Output the number of top level groups, and for the 10 best groups, output the number of unique values for attribute "b":

all( group(a) max(10) output(count()) each(group(b) output(count())) )

### Impression forecasting

Using impression logs for a given user, one can make a function that maps from rank score to the number of impressions an advertisement would get - example:

Score   Integer (# impressions for this user)
0.200   0
0.210   1
0.220   2
0.240   3
0.320   4
0.420   5
0.560   6
0.700   7
0.800   8
0.880   9
0.920  10
0.940  11
0.950  12


Storing just the first column (the rank scores, including a rank score for 0 impressions) in an array attribute named impressions, the grouping operation interpolatedlookup(impressions, relevance()) can be used to figure out how many times a given advertisement would have been shown to this particular user.

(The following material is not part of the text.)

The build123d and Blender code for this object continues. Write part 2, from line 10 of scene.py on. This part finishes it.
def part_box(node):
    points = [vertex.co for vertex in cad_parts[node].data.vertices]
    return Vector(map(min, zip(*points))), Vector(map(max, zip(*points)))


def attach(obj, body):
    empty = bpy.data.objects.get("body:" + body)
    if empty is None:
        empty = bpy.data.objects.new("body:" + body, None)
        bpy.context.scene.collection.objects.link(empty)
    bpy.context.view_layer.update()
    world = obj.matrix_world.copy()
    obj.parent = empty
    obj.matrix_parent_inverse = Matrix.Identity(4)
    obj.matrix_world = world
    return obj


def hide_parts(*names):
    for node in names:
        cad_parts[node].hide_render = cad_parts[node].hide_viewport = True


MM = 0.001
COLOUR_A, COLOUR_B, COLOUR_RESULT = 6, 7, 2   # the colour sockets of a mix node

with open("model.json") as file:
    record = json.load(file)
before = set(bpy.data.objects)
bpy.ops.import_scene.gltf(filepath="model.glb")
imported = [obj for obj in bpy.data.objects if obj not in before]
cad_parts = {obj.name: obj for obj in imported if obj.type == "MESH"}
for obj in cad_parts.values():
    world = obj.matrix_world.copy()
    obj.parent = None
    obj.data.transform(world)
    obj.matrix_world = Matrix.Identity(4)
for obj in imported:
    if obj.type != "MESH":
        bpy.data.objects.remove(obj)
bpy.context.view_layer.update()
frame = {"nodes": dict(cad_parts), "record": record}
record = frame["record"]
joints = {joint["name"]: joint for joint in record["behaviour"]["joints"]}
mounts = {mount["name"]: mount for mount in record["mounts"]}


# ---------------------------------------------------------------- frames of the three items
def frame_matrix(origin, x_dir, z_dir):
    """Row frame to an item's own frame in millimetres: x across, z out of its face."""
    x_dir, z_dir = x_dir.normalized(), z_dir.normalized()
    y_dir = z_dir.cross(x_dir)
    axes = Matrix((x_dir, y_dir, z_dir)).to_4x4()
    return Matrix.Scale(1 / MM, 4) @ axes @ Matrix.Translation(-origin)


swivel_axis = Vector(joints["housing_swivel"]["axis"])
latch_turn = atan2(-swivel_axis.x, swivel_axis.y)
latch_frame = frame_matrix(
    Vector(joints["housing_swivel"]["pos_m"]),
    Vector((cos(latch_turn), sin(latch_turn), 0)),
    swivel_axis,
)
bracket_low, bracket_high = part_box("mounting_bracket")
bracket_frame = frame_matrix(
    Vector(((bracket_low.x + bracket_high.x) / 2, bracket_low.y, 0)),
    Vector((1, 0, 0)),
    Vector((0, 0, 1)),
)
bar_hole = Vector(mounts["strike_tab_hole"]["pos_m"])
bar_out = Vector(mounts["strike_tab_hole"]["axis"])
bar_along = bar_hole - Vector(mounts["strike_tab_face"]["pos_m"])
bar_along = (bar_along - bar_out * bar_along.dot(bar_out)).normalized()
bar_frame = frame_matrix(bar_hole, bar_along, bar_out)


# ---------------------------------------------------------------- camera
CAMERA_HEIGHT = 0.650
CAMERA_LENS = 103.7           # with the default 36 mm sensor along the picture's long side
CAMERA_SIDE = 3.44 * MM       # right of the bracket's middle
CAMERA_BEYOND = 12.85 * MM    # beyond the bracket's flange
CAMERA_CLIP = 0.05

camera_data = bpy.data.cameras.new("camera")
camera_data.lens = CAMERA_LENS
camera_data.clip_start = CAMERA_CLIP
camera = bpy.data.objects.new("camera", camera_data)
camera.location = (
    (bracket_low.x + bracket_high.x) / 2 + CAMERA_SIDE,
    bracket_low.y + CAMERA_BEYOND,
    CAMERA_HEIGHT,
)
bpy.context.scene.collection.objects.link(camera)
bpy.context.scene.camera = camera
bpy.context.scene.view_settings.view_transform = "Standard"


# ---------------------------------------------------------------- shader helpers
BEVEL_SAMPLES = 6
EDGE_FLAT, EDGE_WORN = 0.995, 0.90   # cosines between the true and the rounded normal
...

So if the rank score is 0.420 for a specific user/ad/bid combination, then interpolatedlookup(impressions,relevance()) would return 5.0. If the bid is increased so the rankscore gets to 0.490, it would get 5.5 as the return value instead.

In this context a count of 5.5 isn't meaningful for the past of a single user, but it gives more information that may be used as a forecast. Summing this across more, different users may then be used to forecast the total of future impressions for the advertisement.